Church has been retired for five years, but she still distributes the hats and scarfs to needy children via her workplace connections at state Community Services Offices in Vancouver, Kelso and Aberdeen. The latter “is in Gray’s Harbor County and that’s a pretty poor county,” Church said. “Janet makes a lot of difference in places like that.”

The yarn is mostly donated by staffers in those DSHS offices, Holmes said. “I’m floored with the amount of yarn people supply me with. It’s wonderful,” she said.

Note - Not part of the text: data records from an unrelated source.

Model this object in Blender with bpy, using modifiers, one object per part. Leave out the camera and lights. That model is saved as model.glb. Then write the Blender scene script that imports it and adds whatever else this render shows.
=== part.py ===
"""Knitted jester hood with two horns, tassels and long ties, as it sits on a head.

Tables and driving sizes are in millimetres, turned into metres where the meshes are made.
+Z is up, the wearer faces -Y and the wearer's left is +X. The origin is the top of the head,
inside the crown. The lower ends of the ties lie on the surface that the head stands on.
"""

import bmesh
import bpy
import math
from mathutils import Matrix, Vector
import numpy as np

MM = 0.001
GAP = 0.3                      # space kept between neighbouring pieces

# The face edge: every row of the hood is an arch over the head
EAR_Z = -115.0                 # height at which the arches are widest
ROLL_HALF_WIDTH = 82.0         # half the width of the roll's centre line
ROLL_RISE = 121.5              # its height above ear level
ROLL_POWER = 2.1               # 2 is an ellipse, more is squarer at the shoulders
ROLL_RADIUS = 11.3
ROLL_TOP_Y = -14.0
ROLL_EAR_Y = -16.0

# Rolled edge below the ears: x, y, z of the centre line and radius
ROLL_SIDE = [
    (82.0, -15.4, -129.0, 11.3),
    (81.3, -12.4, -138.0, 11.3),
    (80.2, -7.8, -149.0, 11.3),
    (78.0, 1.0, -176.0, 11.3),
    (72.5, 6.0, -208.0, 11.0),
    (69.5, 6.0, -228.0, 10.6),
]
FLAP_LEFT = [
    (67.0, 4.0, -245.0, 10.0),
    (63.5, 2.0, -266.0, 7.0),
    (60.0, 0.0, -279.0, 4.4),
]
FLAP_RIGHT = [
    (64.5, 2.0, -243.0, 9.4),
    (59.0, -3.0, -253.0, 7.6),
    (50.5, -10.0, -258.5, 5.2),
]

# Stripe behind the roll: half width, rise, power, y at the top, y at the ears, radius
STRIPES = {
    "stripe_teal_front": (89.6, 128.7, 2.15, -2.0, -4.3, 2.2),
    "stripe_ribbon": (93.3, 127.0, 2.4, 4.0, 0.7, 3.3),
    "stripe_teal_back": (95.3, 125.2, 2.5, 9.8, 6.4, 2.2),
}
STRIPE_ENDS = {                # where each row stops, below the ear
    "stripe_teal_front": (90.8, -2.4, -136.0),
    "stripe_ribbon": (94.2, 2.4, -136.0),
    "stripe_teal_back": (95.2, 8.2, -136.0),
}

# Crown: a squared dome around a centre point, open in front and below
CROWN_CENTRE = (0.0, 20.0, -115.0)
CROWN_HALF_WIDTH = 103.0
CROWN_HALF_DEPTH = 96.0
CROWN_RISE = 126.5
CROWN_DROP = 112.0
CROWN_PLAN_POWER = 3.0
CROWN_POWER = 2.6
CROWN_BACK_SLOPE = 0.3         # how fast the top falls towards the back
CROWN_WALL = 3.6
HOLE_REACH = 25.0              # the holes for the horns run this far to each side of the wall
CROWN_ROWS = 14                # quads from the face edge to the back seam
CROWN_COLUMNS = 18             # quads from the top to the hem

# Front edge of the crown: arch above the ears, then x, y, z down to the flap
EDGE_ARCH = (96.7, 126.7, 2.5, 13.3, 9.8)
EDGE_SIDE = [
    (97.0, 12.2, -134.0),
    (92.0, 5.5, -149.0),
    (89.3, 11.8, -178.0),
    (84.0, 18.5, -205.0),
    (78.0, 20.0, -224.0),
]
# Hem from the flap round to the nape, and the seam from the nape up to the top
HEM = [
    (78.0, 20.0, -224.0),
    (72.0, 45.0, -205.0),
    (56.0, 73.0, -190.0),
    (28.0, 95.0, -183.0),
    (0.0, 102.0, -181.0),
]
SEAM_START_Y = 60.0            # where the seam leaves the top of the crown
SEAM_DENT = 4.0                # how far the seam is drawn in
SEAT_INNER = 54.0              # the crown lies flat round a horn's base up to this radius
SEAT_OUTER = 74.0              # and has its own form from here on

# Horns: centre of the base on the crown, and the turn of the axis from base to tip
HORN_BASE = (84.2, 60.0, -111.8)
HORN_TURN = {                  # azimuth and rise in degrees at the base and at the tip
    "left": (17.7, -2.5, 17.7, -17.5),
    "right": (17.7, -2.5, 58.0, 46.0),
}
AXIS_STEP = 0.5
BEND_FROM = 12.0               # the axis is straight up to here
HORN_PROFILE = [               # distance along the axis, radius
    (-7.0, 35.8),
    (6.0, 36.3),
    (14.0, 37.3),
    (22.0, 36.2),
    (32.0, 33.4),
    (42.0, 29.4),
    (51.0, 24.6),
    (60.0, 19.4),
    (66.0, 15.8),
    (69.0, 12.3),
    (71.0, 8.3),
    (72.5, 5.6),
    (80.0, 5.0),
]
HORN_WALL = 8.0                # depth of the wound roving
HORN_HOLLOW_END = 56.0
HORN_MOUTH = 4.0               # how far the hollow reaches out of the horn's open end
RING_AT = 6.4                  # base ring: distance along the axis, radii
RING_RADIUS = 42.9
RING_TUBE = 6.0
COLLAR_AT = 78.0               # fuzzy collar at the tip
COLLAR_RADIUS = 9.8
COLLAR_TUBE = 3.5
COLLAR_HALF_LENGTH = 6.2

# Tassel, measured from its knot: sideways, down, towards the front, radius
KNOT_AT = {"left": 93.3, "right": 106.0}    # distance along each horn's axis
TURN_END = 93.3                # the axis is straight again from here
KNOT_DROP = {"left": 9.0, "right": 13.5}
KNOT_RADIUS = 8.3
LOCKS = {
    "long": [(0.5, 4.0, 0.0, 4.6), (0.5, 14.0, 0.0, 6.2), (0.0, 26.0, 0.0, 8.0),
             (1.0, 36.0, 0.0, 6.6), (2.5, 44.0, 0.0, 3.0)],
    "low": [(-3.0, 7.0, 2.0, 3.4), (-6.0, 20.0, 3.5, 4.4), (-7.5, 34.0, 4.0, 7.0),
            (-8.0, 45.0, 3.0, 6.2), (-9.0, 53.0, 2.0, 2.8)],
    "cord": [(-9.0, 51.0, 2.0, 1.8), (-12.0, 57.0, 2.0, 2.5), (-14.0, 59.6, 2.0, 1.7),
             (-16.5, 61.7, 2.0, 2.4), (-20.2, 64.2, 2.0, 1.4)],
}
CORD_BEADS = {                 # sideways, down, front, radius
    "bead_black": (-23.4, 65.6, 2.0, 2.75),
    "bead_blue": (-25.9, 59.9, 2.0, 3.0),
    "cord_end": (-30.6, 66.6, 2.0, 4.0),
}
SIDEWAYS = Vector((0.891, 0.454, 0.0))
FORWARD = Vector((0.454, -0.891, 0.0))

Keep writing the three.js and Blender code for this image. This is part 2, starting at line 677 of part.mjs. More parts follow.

After at least 4,000 hats and other items in all, Holmes said, she has started branching out with hats that look like pumpkins, bumblebees, ladybugs and cuddly bears.

“I really enjoy it and I try to come up with new ideas all the time,” she said. “I do probably six hats and scarfs a day.”

She’s never seen the needy kids whose heads and necks enjoy her warmth, she said, but that doesn’t matter. “I know they love my hats. I know there are so many needy children out there. It just breaks my heart knowing they don’t have anything warm. I would like to encourage people who have the ability to do something like this, too,” she said.